First, an observation. Flaubert writes in a somewhat misanthropic way, going right to the core of each character's flaws, warts and all. I read Sentimental Education in college, but it's too many years ago to remember. Does he tend to write this way in his other books?

Second, a minor complaint. While I didn't feel particularly attached to Charles' first wife, I was surprised by the out of left field deus ex machina that left poor Héloïse dead. Flaubert whacked her faster than Tony Soprano in a bad mood. I will grant, though, that he keeps the story moving forward.

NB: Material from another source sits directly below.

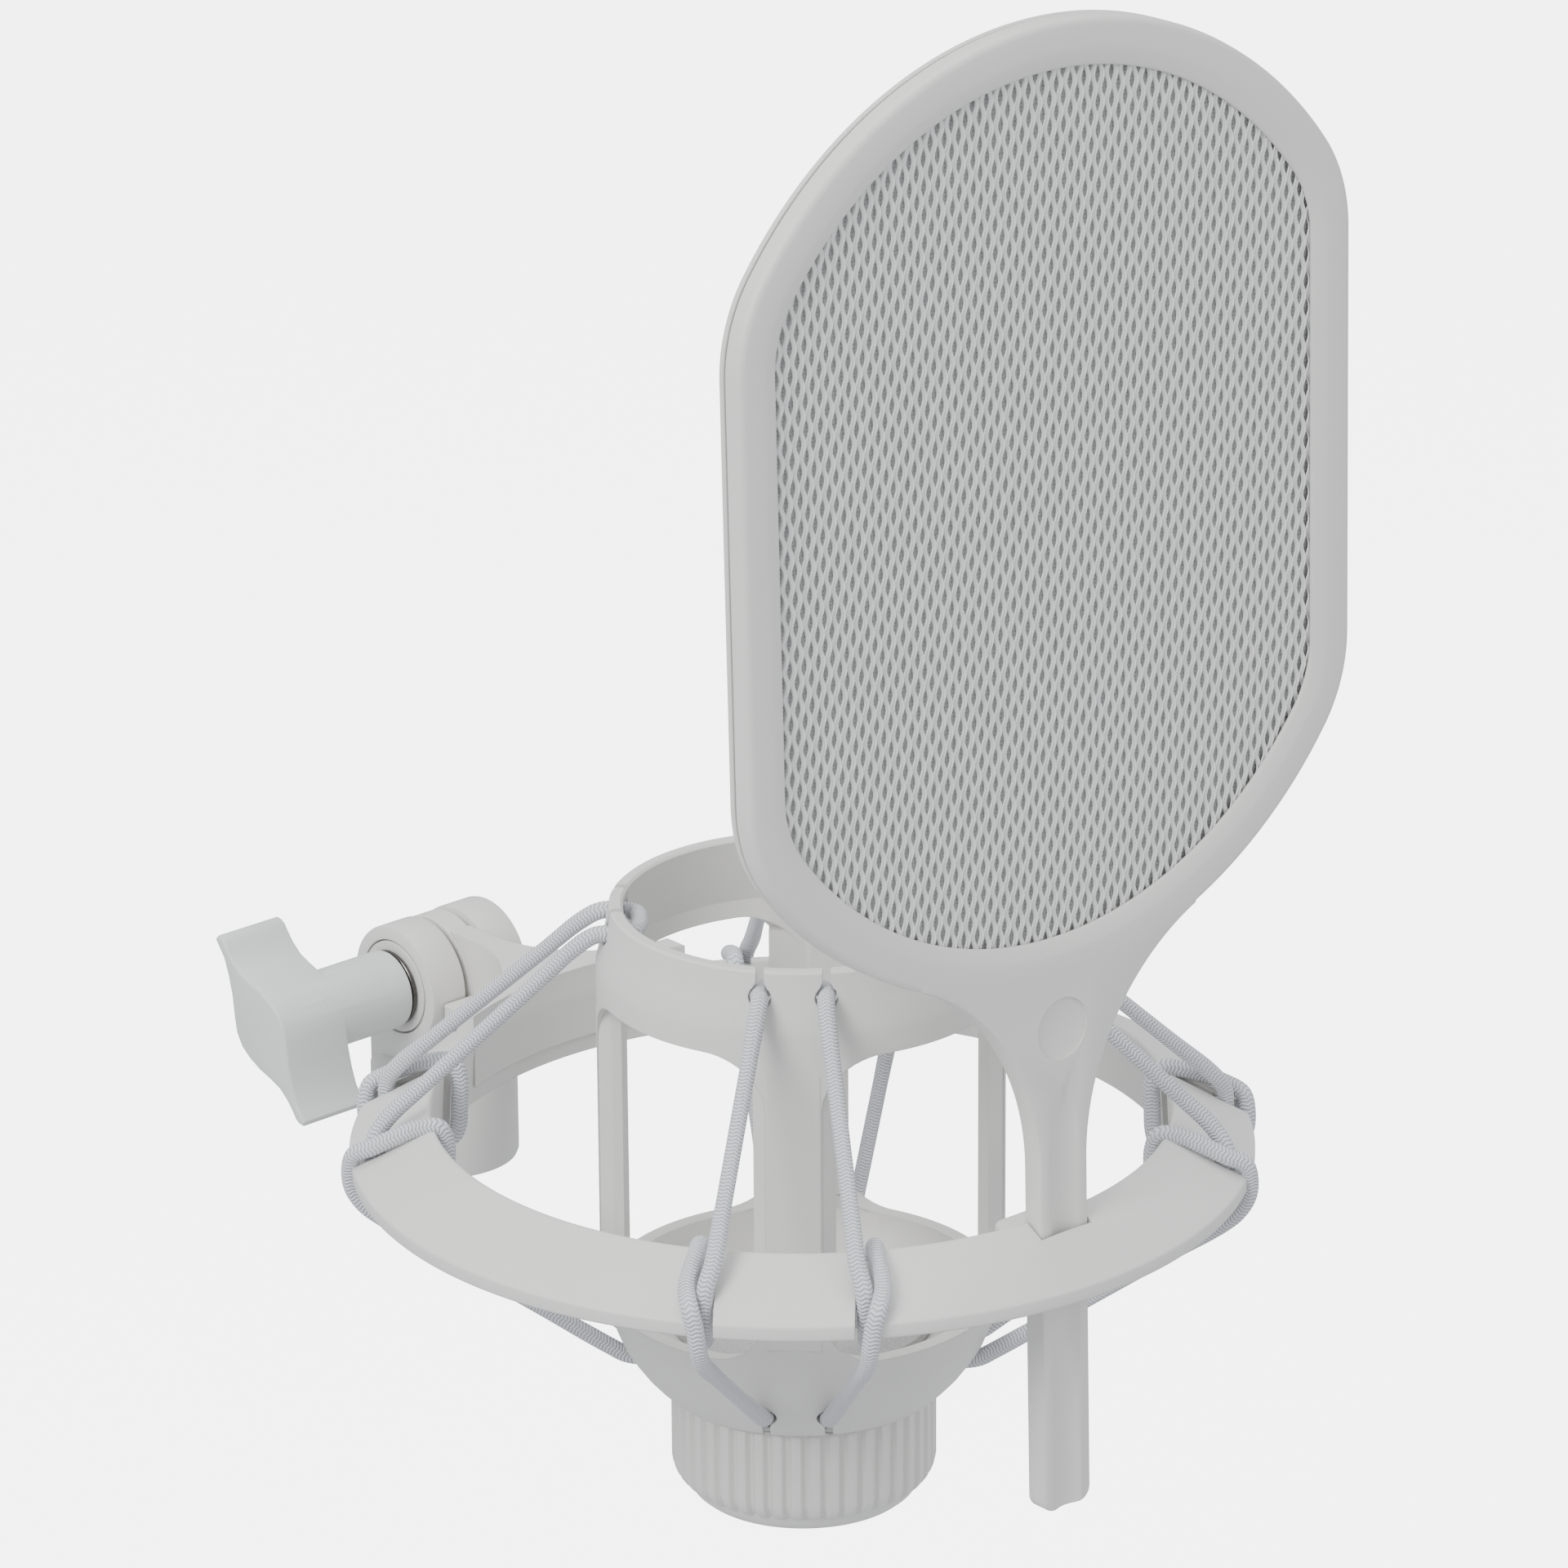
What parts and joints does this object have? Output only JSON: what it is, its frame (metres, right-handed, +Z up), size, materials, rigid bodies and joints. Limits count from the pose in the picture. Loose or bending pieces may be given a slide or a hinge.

Those observations aside, I'm enjoying the mastery of Flaubert's writing. He moves the reader quickly through the characters' natures, motivations, and their likely future actions.

In thinking about how Flaubert might influence Proust, at this point in the book, his acute attention to details and his way of revealing character through those details are elements I can see in Proust's work.


Andreea (andyyy) Jim wrote: "First, an observation. Flaubert writes in a somewhat misanthropic way, going right to the core of each character's flaws, warts and all. I read Sentimental Education in college, but it's too many years ago to remember. Does he tend to write this way in his other books?"

I'm not sure if misanthropic is the most accurate way to describe it? Flaubert was committed to criticizing / ridiculing the bourgeoisie - the novel's subtitle is mœurs de province, after all. He moved between romanticism and anti-romanticist realism throughout his books and I think the bleaker moments of MB are very much the latter. Also, I'm not sure how many people already know this, but Flaubert started writing MB when, after a reading of La Tentation de Saint Antoine (which is indeed awkward and quite bad), his friends told him he should write something more realistic - so realism, both in the sense of verisimilitude and as the literary movement, are interesting to follow in the novel - as well as in Proust.


message 9: by Jim (new) - rated it 2 stars

Jim Andreea wrote: "Jim wrote: "First, an observation. Flaubert writes in a somewhat misanthropic way, going right to the core of each character's flaws, warts and all. I read Sentimental Education in college, but it'..."

Yes, misanthropic isn't quite right. Maybe judgmental and pessimistic, as regards the characters' negative qualities, would be more accurate.

He is, at the beginning, more gentle with Emma.

I enjoyed the sentences describing the father-in-law of the Marquis who was rumored to have been one of Marie Antoinette's lovers, and how Emma was titillated to be in the presence of a man who "lived at court and slept in the beds of queens."


message 10: by [deleted user] (new)

Mint! Even though Amazon said my expected arrival date for Madame Bovary was October 19th, I have been tracking it and it appeared it would arrive sooner. It is at my post office right now, if not on the way to my mailbox!!!!!! Such a bummer I will have to put aside G.R.R. Martin for a little while (not really).


Marieke | 181 comments i almost finished the part for this week. Emma is even more obnoxious than i had remembered.


message 12: by [deleted user] (new)

Finished this week's section last night. Beautiful prose, spare and lush at the same time. I tried to read over in the original this morning, found myself reaching for the dictionary more often than I expected!

Something that struck me - and I'm probably thinking about this because I've just read Narrative Discourse: An Essay in Method - was the 'we' of the opening paragraphs, as if the narrator is among Charles's classmates. This is pure trickery, as the narrator is really heterodiagetic (i.e. is not a character in the story). But it feels very natural. Is this a one-off, or does Flaubert use this technique elsewhere?


message 13: by [deleted user] (new)

I just finished chapter 3 this morning and I was thinking the same exact thing. In the first chapter the narrator speaks much the same as the narrator(s) in The Virgin Suicides. I wouldn't say it bothers me, but it does seem like a bit of tom foolery.


message 14: by [deleted user] (new)

Jim wrote: "Second, a minor complaint. While I didn't feel particularly attached to Charles' first wife, I was surprised by the out of left field deus ex machina that left poor Héloïse dead. Flaubert whacked her faster than Tony Soprano in a bad mood. I will grant, though, that he keeps the story moving forward."

This also struck me as a bit cheap and convenient. No warning at all that she was on the verge of her deathbed.


message 15: by [deleted user] (last edited Oct 04, 2012 07:13PM) (new)

Personally, I found the sudden extinction of Héloïse quite funny in a bleak sort of way.